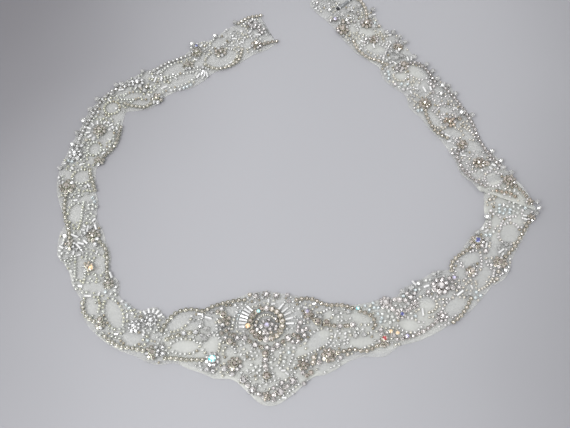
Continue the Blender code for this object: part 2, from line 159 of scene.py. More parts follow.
# Stone lines: x, y and, where a flower sits on the line, the flower's radius.
LINES = {
    "tail_tip_lower": ((-7, 164), (-12, 163), (-17, 161), (-24, 160, 5.0)),
    "tail_tip_upper": ((-21, 193), (-25, 192), (-30, 191), (-35, 188), (-40, 184)),
    "tail_arc": ((-36, 155), (-37, 149), (-39, 143), (-45, 138), (-52, 135), (-59, 135), (-66, 139)),
    "left_top": ((-74, 152, 5.0), (-84, 147), (-92, 143), (-100, 139), (-106, 134), (-111, 131)),
    "left_under": ((-103, 104, 5.4), (-111, 96), (-117, 96), (-123, 97), (-128, 99)),
    "left_shoulder": ((-120, 120, 5.6), (-130, 116), (-139, 112), (-146, 104), (-150, 96), (-153, 87),
                      (-157, 76), (-160, 64), (-161, 51, 5.8)),
    "left_bay": ((-129, 76), (-130, 67), (-131, 61), (-134, 55), (-142, 45, 4.4)),
    "left_side": ((-148, 37), (-147, 32), (-145, 27), (-143, 22), (-142, 19)),
    "left_rim": ((-163, 22, 6.4), (-163, 9), (-162, 1), (-160, -6), (-157, -13), (-154, -26, 4.3)),
    "left_waist": ((-138, -19, 5.4), (-130, -27), (-127, -33), (-126, -40), (-125, -47), (-123, -56, 4.2)),
    "left_heel": ((-139, -70), (-138, -75), (-135, -80), (-125, -86, 3.8)),
    "left_foot": ((-121, -94), (-116, -98), (-110, -101), (-103, -102), (-98, -103), (-88, -105, 5.2)),
    "left_cluster": ((-102, -87, 4.7), (-91, -83, 4.7)),
    "centre_left": ((-83, -90), (-80, -84), (-76, -79), (-71, -76), (-64, -75), (-56, -76),
                    (-50, -73), (-44, -71), (-36, -69), (-28, -68)),
    "sole_left": ((-79, -109), (-73, -109), (-66, -110), (-60, -110), (-48, -110, 5.2)),
    "left_branch": ((-79, -96), (-74, -94), (-68, -92, 2.5), (-60, -91, 2.5)),
    "medallion_crown": ((-20, -65, 2.5), (-13, -64, 2.8), (-6, -65, 2.5)),
    "medallion_garland": ((-27, -95, 2.8), (-20, -100, 2.8), (-12, -102, 2.4), (-5, -100, 2.8),
                          (2, -95, 2.8)),
    "medallion_drop": ((-13, -110, 2.8), (-12, -121, 3.2)),
    "medallion_skirt": ((-27, -123, 3.2), (-21, -130, 3.2), (-12, -134, 3.4), (-3, -131, 3.2),
                        (5, -124, 3.2)),
    "centre_right": ((8, -68), (14, -67), (20, -68), (26, -71), (32, -72), (39, -72), (46, -74)),
    "right_branch": ((16, -79, 3.8), (23, -85, 2.2), (30, -86), (37, -87, 2.4), (46, -86, 2.4)),
    "right_bow": ((51, -76), (56, -78), (60, -81), (61, -86)),
    "sole_right": ((29, -107, 5.2), (40, -104), (47, -103), (54, -104), (66, -98, 4.0)),
    "right_foot": ((75, -96), (82, -95), (90, -92), (97, -88), (107, -80, 4.4)),
    "right_heel": ((114, -84), (119, -80), (124, -74), (128, -67)),
    "right_bloom": ((69, -70, 4.7), (79, -78, 4.1), (89, -71, 3.4)),
    "right_bay": ((138, -24, 5.6), (129, -31), (123, -35), (118, -40), (117, -46)),
    "right_side": ((180, -4, 3.4), (174, -13), (170, -19), (166, -25), (161, -31), (152, -40, 5.2)),
    "fold_corner": ((180, 8, 3.4), (176, 16), (168, 26, 5.2)),
    "fold_edge": ((157, 17), (161, 16), (166, 15), (170, 12)),
    "upper_bay": ((137, 60, 4.6), (132, 50), (133, 44), (135, 37), (139, 31), (144, 25), (149, 21)),
    "upper_rim": ((130, 114), (136, 105), (141, 95), (145, 86), (148, 77), (150, 67), (154, 56),
                  (159, 47), (163, 40)),
    "upper_bow": ((112, 99, 5.4), (112, 88), (115, 78), (119, 71), (126, 66)),
    "upper_top": ((98, 138, 4.9), (108, 141), (114, 137), (118, 130), (122, 121)),
    "end_bow": ((84, 139), (77, 143), (70, 146), (64, 151), (60, 157), (58, 164)),
    "end_rim": ((61, 214), (67, 208), (70, 199), (70, 184, 5.6)),
}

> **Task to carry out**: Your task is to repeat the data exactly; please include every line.

> **Written solution**:
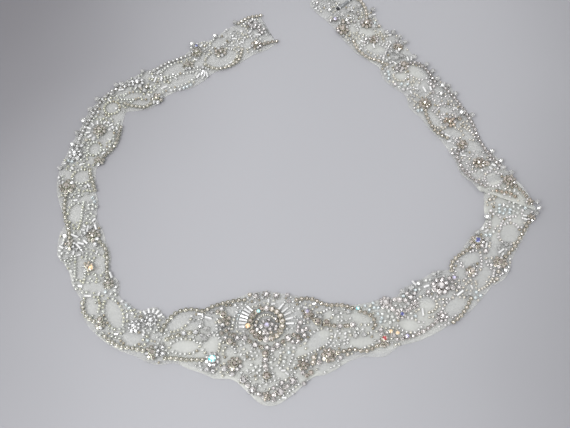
Continue the Blender code for this object: part 2, from line 159 of scene.py. More parts follow.
# Stone lines: x, y and, where a flower sits on the line, the flower's radius.
LINES = {
    "tail_tip_lower": ((-7, 164), (-12, 163), (-17, 161), (-24, 160, 5.0)),
    "tail_tip_upper": ((-21, 193), (-25, 192), (-30, 191), (-35, 188), (-40, 184)),
    "tail_arc": ((-36, 155), (-37, 149), (-39, 143), (-45, 138), (-52, 135), (-59, 135), (-66, 139)),
    "left_top": ((-74, 152, 5.0), (-84, 147), (-92, 143), (-100, 139), (-106, 134), (-111, 131)),
    "left_under": ((-103, 104, 5.4), (-111, 96), (-117, 96), (-123, 97), (-128, 99)),
    "left_shoulder": ((-120, 120, 5.6), (-130, 116), (-139, 112), (-146, 104), (-150, 96), (-153, 87),
                      (-157, 76), (-160, 64), (-161, 51, 5.8)),
    "left_bay": ((-129, 76), (-130, 67), (-131, 61), (-134, 55), (-142, 45, 4.4)),
    "left_side": ((-148, 37), (-147, 32), (-145, 27), (-143, 22), (-142, 19)),
    "left_rim": ((-163, 22, 6.4), (-163, 9), (-162, 1), (-160, -6), (-157, -13), (-154, -26, 4.3)),
    "left_waist": ((-138, -19, 5.4), (-130, -27), (-127, -33), (-126, -40), (-125, -47), (-123, -56, 4.2)),
    "left_heel": ((-139, -70), (-138, -75), (-135, -80), (-125, -86, 3.8)),
    "left_foot": ((-121, -94), (-116, -98), (-110, -101), (-103, -102), (-98, -103), (-88, -105, 5.2)),
    "left_cluster": ((-102, -87, 4.7), (-91, -83, 4.7)),
    "centre_left": ((-83, -90), (-80, -84), (-76, -79), (-71, -76), (-64, -75), (-56, -76),
                    (-50, -73), (-44, -71), (-36, -69), (-28, -68)),
    "sole_left": ((-79, -109), (-73, -109), (-66, -110), (-60, -110), (-48, -110, 5.2)),
    "left_branch": ((-79, -96), (-74, -94), (-68, -92, 2.5), (-60, -91, 2.5)),
    "medallion_crown": ((-20, -65, 2.5), (-13, -64, 2.8), (-6, -65, 2.5)),
    "medallion_garland": ((-27, -95, 2.8), (-20, -100, 2.8), (-12, -102, 2.4), (-5, -100, 2.8),
                          (2, -95, 2.8)),
    "medallion_drop": ((-13, -110, 2.8), (-12, -121, 3.2)),
    "medallion_skirt": ((-27, -123, 3.2), (-21, -130, 3.2), (-12, -134, 3.4), (-3, -131, 3.2),
                        (5, -124, 3.2)),
    "centre_right": ((8, -68), (14, -67), (20, -68), (26, -71), (32, -72), (39, -72), (46, -74)),
    "right_branch": ((16, -79, 3.8), (23, -85, 2.2), (30, -86), (37, -87, 2.4), (46, -86, 2.4)),
    "right_bow": ((51, -76), (56, -78), (60, -81), (61, -86)),
    "sole_right": ((29, -107, 5.2), (40, -104), (47, -103), (54, -104), (66, -98, 4.0)),
    "right_foot": ((75, -96), (82, -95), (90, -92), (97, -88), (107, -80, 4.4)),
    "right_heel": ((114, -84), (119, -80), (124, -74), (128, -67)),
    "right_bloom": ((69, -70, 4.7), (79, -78, 4.1), (89, -71, 3.4)),
    "right_bay": ((138, -24, 5.6), (129, -31), (123, -35), (118, -40), (117, -46)),
    "right_side": ((180, -4, 3.4), (174, -13), (170, -19), (166, -25), (161, -31), (152, -40, 5.2)),
    "fold_corner": ((180, 8, 3.4), (176, 16), (168, 26, 5.2)),
    "fold_edge": ((157, 17), (161, 16), (166, 15), (170, 12)),
    "upper_bay": ((137, 60, 4.6), (132, 50), (133, 44), (135, 37), (139, 31), (144, 25), (149, 21)),
    "upper_rim": ((130, 114), (136, 105), (141, 95), (145, 86), (148, 77), (150, 67), (154, 56),
                  (159, 47), (163, 40)),
    "upper_bow": ((112, 99, 5.4), (112, 88), (115, 78), (119, 71), (126, 66)),
    "upper_top": ((98, 138, 4.9), (108, 141), (114, 137), (118, 130), (122, 121)),
    "end_bow": ((84, 139), (77, 143), (70, 146), (64, 151), (60, 157), (58, 164)),
    "end_rim": ((61, 214), (67, 208), (70, 199), (70, 184, 5.6)),
}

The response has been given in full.